The violinist Leila Josefowicz is closely associated with the Concerto, which she premiered and has performed widely; she was originally scheduled to introduce it to Seattle but had to cancel her Fall concerts owing to the birth of her third son. Taking her place was Jennifer Koh, who made a formidable champion of the work in this ‘role debut’. Koh commanded the full technical arsenal required for Salonen’s expressive purposes: unrelenting, rapid-fire arpeggiations in the first movement, ethereal sustained notes (especially at the highest extreme of the instrument’s register), vertiginous interval leaps. Most impressive of all was Koh’s use of phrasing and articulation, from aggressively steely attacks to the whitest, most featherweight tones.

Morlot, who trained as a violinist himself, seemed entirely in his element in this compelling performance The work’s internal contrasts fascinated, and Salonen’s gifts as an orchestrator were given their full due, drawing the ear not merely to spellbinding colours, but to Salonen’s ability to differentiate his palette within a relatively confined slice of the spectrum as well. The final movement (‘Adieu’) unfolded its ineffably beautiful melody and masterful dramatic process in a way that brought fulfilment rather than simplistic resolution to the restless mirage of the opening.

The concert opened with a well-played account of Samuel Barber’s Second Essay for Orchestra from 1942. The woodwinds were especially exemplary here, as in the Tchaikovsky, while the brass might have been somewhat better integrated into the total sound picture. Morlot gave special attention to Barber’s brainy lyricism, deftly folding together its polyphonic layers in the second development of this highly condensed music. 

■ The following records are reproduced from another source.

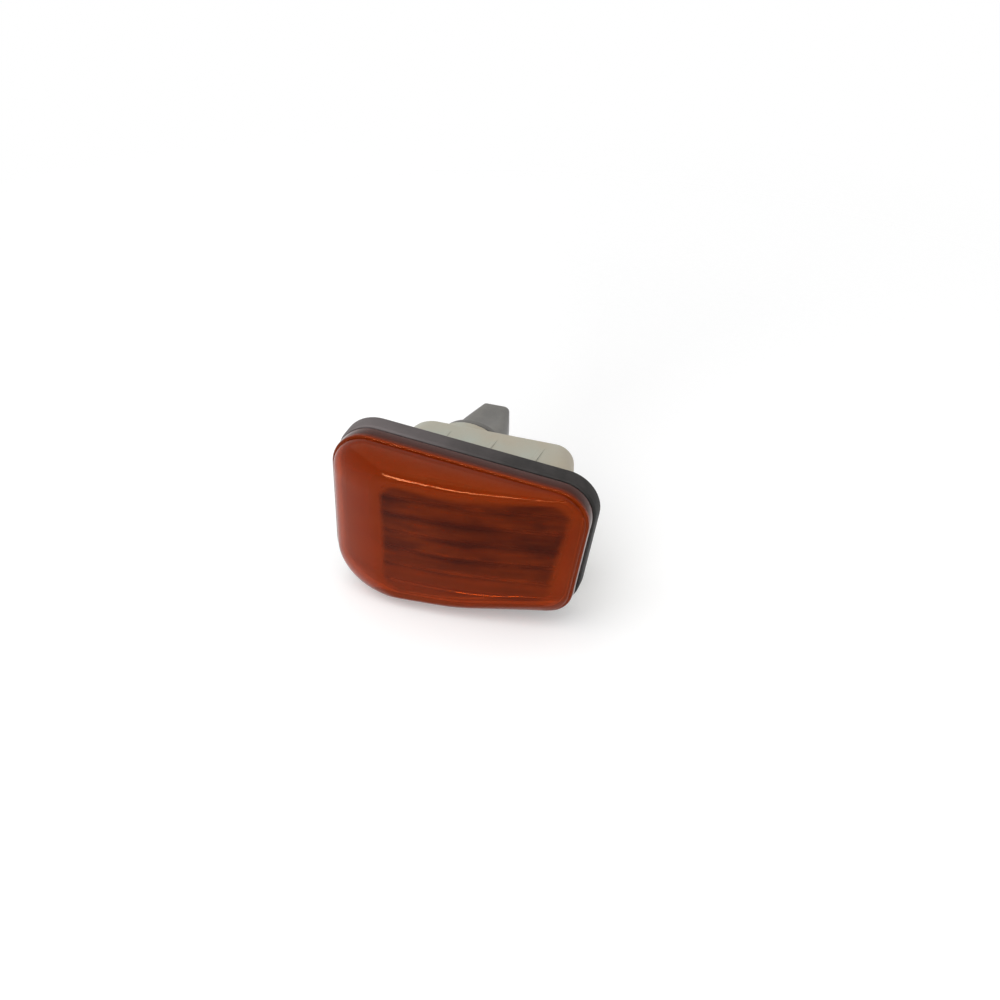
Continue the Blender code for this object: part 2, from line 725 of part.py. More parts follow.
def add_clip_seat(shell):
    """Moulded block with an undercut slot for the clip's inner leg and a barb for its window."""
    slot_half = CLIP_WIDTH / 2 + GAP
    block_half = slot_half + SEAT_SIDE
    slot_floor = seat_face()
    slot_top = slot_floor + CLIP_THICKNESS + 2 * GAP
    block_top = slot_top + SEAT_LIP
    root = right_wall_x(SEAT_BACK) - WALL / 2
    join(shell, box("guide_clip_seat", (root, SEAT_FRONT, -block_half), (block_top, SEAT_BACK, block_half)))
    cut(shell, box("guide_clip_slot", (slot_floor, SEAT_FRONT + WALL, -slot_half),
                   (slot_top, SEAT_BACK + WALL, slot_half)))
    mouth_half = slot_half - SEAT_LIP_OVERLAP
    cut(shell, box("guide_clip_mouth", (slot_top - GAP, SEAT_FRONT - WALL, -mouth_half),
                   (block_top + WALL, SEAT_BACK + WALL, mouth_half)))
    middle = (SEAT_FRONT + WALL + SEAT_BACK) / 2
    barb_half = CLIP_WINDOW / 2 - GAP
    ramp = [(slot_floor - GAP, middle - barb_half), (slot_floor + SEAT_BARB, middle - barb_half),
            (slot_floor + GAP, middle + barb_half), (slot_floor - GAP, middle + barb_half)]
    join(shell, loft("guide_clip_barb", [[(x, y, z) for x, y in ramp] for z in (-barb_half, barb_half)]))


def cut_twist_lock(shell, axis):
    """Bore for the holder, an end plate with notches for its lugs, and stops for the turn."""
    inside = BODY_DEPTH - 2 * WALL
    plate_front = BOSS_REAR - END_PLATE
    cut(shell, turned("guide_lock_bore", [(BOSS_BORE, inside), (BOSS_BORE, plate_front)], axis))
    barrel_hole = BARREL_RADIUS + GAP
    cut(shell, turned("guide_barrel_hole", [(barrel_hole, inside), (barrel_hole, BOSS_REAR + WALL)], axis))
    half = LUG_ANGLE / 2 + NOTCH_EASE
    notches = [(angle - TURN_ANGLE - half, angle - TURN_ANGLE + half) for angle in lug_angles()]
    cut(shell, sectors("guide_notches", notches, BARREL_RADIUS - WALL, LUG_RADIUS + GAP,
                       plate_front - GAP, BOSS_REAR + WALL, axis))
    stops = []
    for angle in lug_angles():
        locked = angle + LUG_ANGLE / 2 + STOP_EASE
        released = angle - TURN_ANGLE - LUG_ANGLE / 2 - STOP_EASE
        stops.append((locked, locked + STOP_ANGLE))
        stops.append((released - STOP_ANGLE, released))
    join(shell, sectors("guide_stops", stops, barrel_hole + GAP, BOSS_BORE + BOSS_WALL / 2,
                        LUG_FRONT, plate_front + END_PLATE / 2, axis, steps=2))


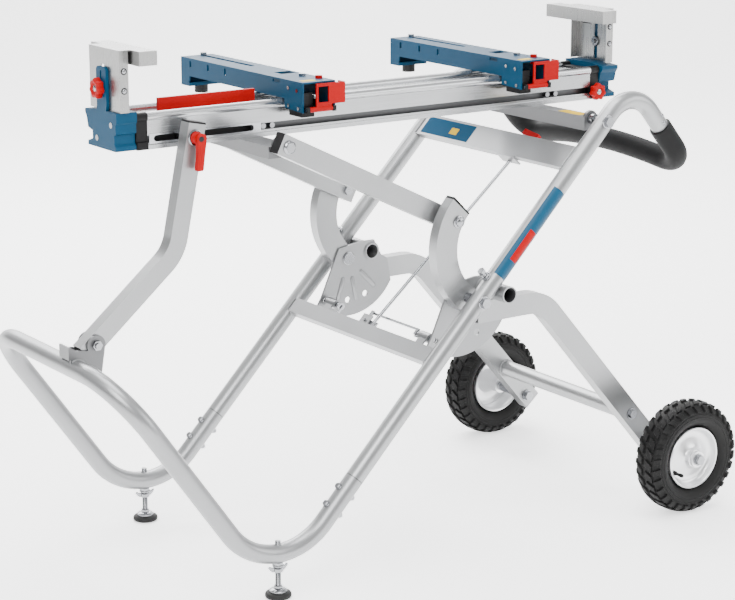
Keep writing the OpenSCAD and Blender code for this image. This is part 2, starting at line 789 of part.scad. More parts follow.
// Star knob of the height clamp, with its stud and inner nut
module height_knob(side) {
  x0 = -bracket_x - bracket_len;
  placed() at_end(side) translate([x0, 0, stud_z]) rotate([0, -90, 0]) {
    color("red") translate([0, 0, 0.4]) star_knob(17, 12, 7);
    color("silver") {
      translate([0, 0, -14]) cylinder(r = 4, h = 16);
      translate([0, 0, -11]) cylinder(r = 9, h = 3.4);
    }
  }
}

// Star knob that clamps a rail, on the side of the beam's end cap
module rail_knob(side) {
  placed() at_end(side) translate([-beam_x - 10, 32, rail_knob_z]) rotate([-90, 0, 0]) {
    color("silver") cylinder(r = 4, h = 24);
    color("red") translate([0, 0, 18]) star_knob(16, 13, 7);
  }
}

// --- Tool mounts -----------------------------------------------------------------------------

mount_front = -105;
mount_rear = 291;
skin = 2.5;

module mount_side_outline() {
  polygon([[mount_front, work_z], [mount_front, 772], [-49.5, 775], [-49.5, beam_top + 0.5], [262, beam_top + 0.5],
    [266, 772], [mount_rear, 772], [mount_rear, work_z]]);
}

// Folded blue channel that carries the saw
module tool_mount(i) {
  x0 = mount_x[i];
  x1 = x0 + mount_w;
  mid = (x0 + x1) / 2;
  placed() color("steelblue") difference() {
    union() {
      yz(x0, x0 + skin) mount_side_outline();
      yz(x1 - skin, x1) mount_side_outline();
      box([x0, mount_front, work_z - skin], [x1, mount_rear, work_z]);
      box([x0, mount_rear - skin, 772], [x1, mount_rear, work_z]);
      box([x0, 262, 772], [x1, mount_rear, 774.5]);
      box([x0, 262, 772], [x1, 264.5, 778]);
    }
    box([mid + 3, 115, work_z - 5], [mid + 12, 279, work_z + 1]);
    for (y = [115, 279]) translate([mid + 7.5, y, work_z - 5]) cylinder(r = 4.5, h = 8);
    box([mid - 4, 2, work_z - 5], [mid + 26, 27, work_z + 1]);
    for (y = [258, 198, 140]) box([x0 - 1, y - 3, 806], [x0 + skin + 1, y + 3, 817]);
    box([x0 - 1, -36, work_z - 8], [x0 + skin + 1, -14, work_z - skin]);
    translate([mid, 276, 760]) cylinder(r = 4, h = 16);
    translate([x1 - 12, -74, work_z - 5]) cylinder(r = 6.3, h = 8);
    translate([mid + 12, -36, work_z - 5]) cylinder(r = 4 + fit, h = 8);
  }
  placed() color("silver") {
    translate([mid + 7.5, 279, work_z]) cylinder(r = 6.5, h = 5.7, $fn = 6);
    translate([mid + 7.5, 279, work_z - 10]) cylinder(r = 4, h = 12);
    for (p = [[-62, 809], [-88, 807], [-62, 780], [-92, 778]]) translate([x0 - 1.2, p[0], p[1]]) rotate([0, 90, 0]) cylinder(r = 3, h = 1.4);
    translate([mid + 12, -36, work_z - 10]) cylinder(r = 4, h = 14);
    translate([mid + 12, -36, work_z]) cylinder(r = 6.5, h = 4.5, $fn = 6);
  }
  placed() color("black") translate([mid, 276, 758]) {
    cylinder(r = 12, h = 13.8);
    cylinder(r = 3.9, h = 18);
  }
}

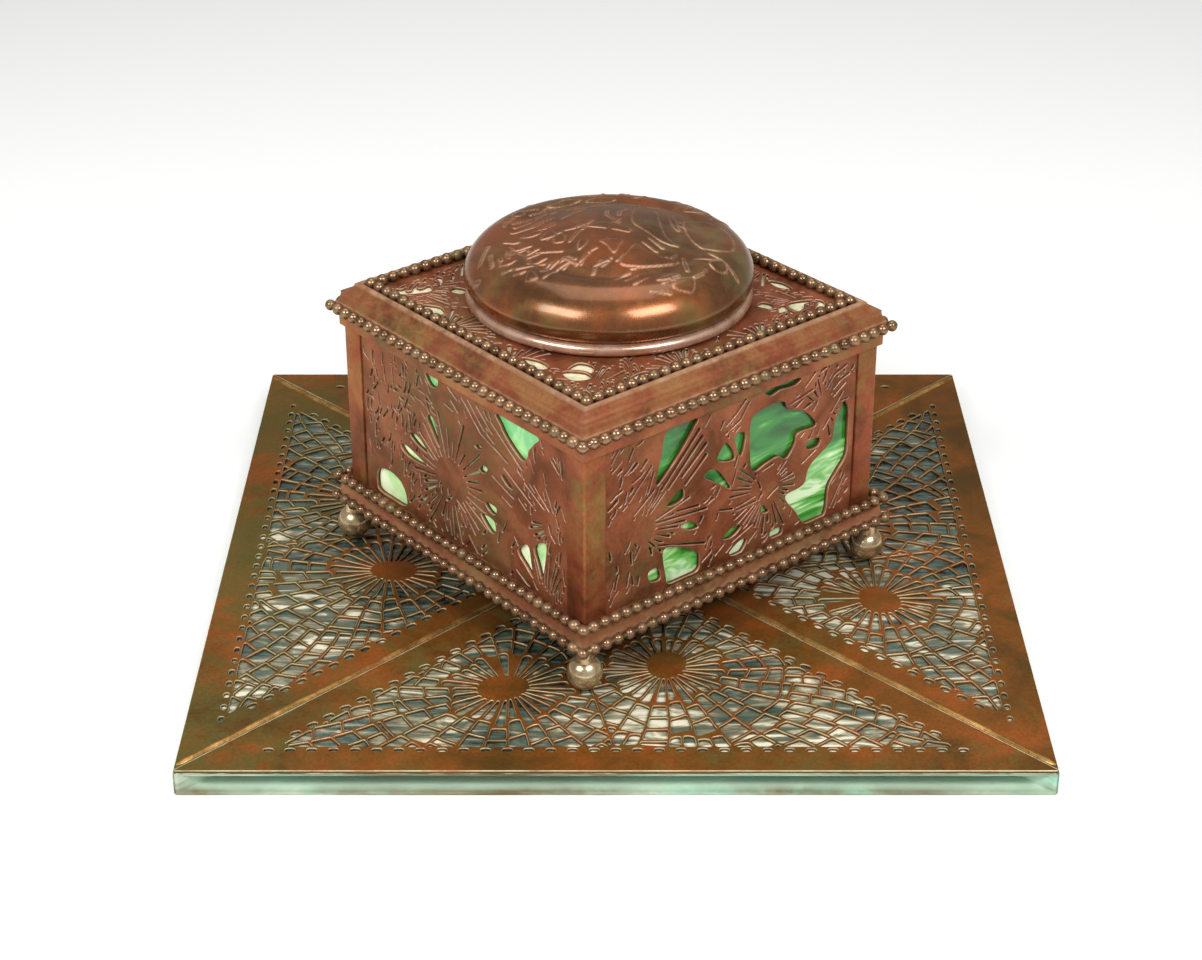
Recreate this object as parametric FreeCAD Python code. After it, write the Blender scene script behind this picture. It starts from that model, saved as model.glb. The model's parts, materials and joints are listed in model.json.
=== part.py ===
"""Square bronze and slag-glass desk inkwell on a stand of four triangular blotter corners.

Millimetres, +Z up, origin on the table at the middle of the stand. Every sub-part is its own
solid in its own STEP file. The stand's sections are modelled once, as the front one, and turned.
The box is modelled square to its own axes, and turned and moved onto the stand at the end.
"""
import FreeCAD
import Part
import math
import os

V = FreeCAD.Vector
UP = V(0, 0, 1)
ORIGIN = V(0, 0, 0)

# ---- Stand: four right-angled triangular pockets, point to point --------------------------------
STAND_SIDE = 210.0
HALF_STAND = STAND_SIDE / 2
SEAM = 0.4                # gap between neighbouring sections
POCKET_SHEET = 0.7        # bottom sheet and its two folded walls
POCKET_ROOM = 4.3         # clear height that takes a blotter's corner
BACKING_SHEET = 0.5
STAND_GLASS = 0.8
STAND_TOP_SHEET = 0.8
BACKING_Z = POCKET_SHEET + POCKET_ROOM
STAND_GLASS_Z = BACKING_Z + BACKING_SHEET
STAND_TOP_Z = STAND_GLASS_Z + STAND_GLASS
STAND_HEIGHT = STAND_TOP_Z + STAND_TOP_SHEET
LIP_SETBACK = 1.0         # the glass and its backing stop short of the open edge
BORDER_INSET = 8.5        # row of small holes, in from every edge of a top sheet
BORDER_PITCH = 4.8
BORDER_HOLE_R = 0.9
# pine bursts on the front section's top sheet: centre x, centre y, solid core radius, spoke reach
STAND_BURSTS = [(-26.0, -70.0, 6.0, 16.0), (13.0, -62.0, 6.0, 15.0)]
STAND_SPOKES = 20
SPOKE_HALF_ANGLE = math.radians(5.5)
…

In Tchaikovsky’s Symphony no. 4 in F minor, the impression was of avoiding sentimental clichés and overblown melodrama, but a countervailing coherence never quite took its place. The opening fanfare – and in most of its recurrences – for example, reminded me of an actor declaiming famous lines without having decided on the precise dominant effect that is wanted.

Details such as the woodwinds’ tiny bursts of colour at the reprise of the Andantino theme acquired an interesting but eccentric significance. There was plenty of wonderful music-making from the orchestra’s principals; bassoonist Seth Krimsky gave delightfully characterful phrasing to his solos. Morlot presided over thrilling ensemble work in the finale, in which Tchaikovsky seems to reimagine Mozart’s Figaro Overture with an added kick of janissary effects.